## Provided material
----------------------------------------

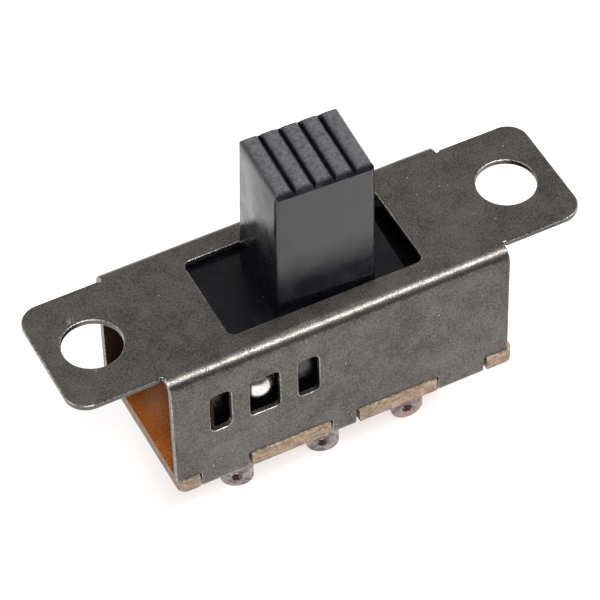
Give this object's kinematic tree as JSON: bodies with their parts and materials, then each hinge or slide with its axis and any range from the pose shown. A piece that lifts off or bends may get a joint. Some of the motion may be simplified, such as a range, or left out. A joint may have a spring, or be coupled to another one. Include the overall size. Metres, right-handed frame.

----------------------------------------

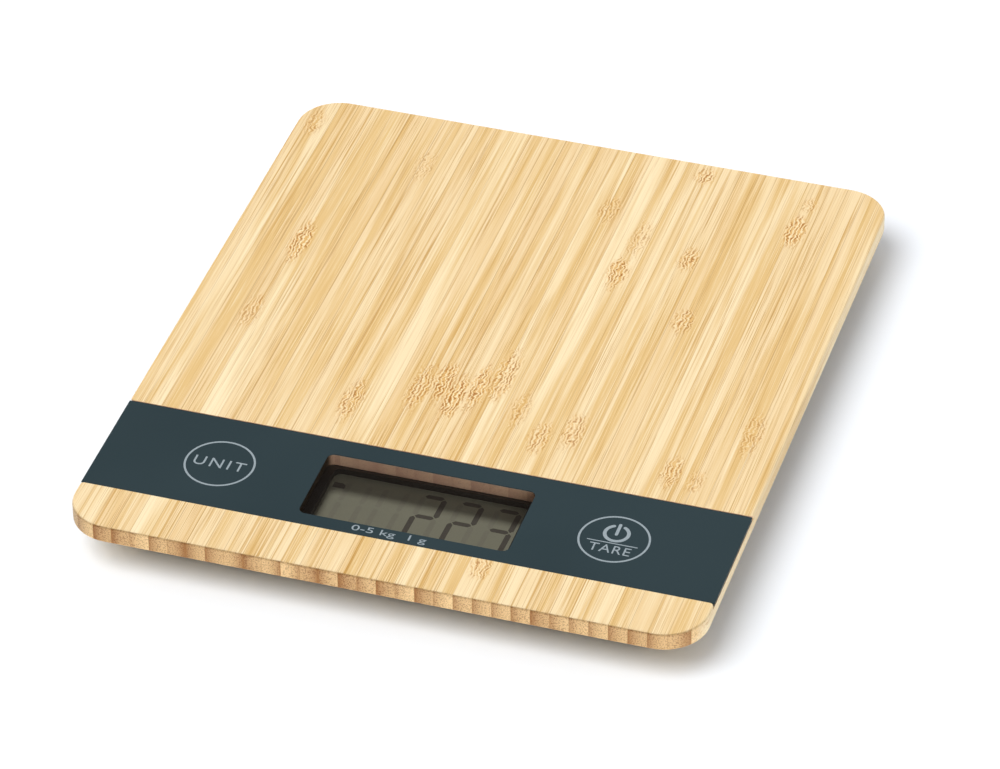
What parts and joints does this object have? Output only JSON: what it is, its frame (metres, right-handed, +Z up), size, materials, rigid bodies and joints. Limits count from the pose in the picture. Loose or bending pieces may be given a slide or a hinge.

----------------------------------------

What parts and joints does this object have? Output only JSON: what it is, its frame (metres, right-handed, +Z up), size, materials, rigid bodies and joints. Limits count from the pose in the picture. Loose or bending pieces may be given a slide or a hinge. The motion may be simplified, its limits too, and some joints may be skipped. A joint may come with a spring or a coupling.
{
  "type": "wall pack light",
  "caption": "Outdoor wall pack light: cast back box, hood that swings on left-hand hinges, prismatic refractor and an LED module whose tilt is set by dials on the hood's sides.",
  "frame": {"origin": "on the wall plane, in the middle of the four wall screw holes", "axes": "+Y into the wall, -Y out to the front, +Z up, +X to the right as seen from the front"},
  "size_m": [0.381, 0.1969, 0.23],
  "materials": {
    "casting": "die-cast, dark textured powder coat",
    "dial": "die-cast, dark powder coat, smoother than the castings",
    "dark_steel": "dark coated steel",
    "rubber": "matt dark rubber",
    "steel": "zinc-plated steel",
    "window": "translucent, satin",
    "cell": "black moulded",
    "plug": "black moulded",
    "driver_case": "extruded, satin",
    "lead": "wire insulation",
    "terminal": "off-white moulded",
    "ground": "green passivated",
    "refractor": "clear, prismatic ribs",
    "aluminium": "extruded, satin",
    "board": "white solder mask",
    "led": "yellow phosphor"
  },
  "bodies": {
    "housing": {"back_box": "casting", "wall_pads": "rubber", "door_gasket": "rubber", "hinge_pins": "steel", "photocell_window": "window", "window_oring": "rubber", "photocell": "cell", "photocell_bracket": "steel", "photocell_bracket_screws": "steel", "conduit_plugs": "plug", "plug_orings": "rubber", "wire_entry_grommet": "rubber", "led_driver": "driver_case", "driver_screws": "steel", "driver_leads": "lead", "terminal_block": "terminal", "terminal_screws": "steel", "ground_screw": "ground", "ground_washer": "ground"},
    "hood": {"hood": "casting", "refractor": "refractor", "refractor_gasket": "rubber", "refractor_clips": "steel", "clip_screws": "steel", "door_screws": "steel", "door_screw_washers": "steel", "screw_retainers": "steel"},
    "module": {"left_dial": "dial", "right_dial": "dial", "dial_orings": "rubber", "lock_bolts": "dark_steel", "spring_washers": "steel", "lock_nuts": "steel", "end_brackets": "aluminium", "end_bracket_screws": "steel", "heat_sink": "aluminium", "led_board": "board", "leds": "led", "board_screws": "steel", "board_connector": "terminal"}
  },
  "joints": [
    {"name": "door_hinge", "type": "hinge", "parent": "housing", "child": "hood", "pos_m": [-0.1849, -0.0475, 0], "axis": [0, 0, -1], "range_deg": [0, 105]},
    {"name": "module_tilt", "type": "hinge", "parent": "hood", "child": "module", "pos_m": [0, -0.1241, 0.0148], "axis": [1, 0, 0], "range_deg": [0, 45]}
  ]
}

----------------------------------------

## Exercise brief
How many lines in the data contain the string "that"? Respond with the number only.

## Answer below
2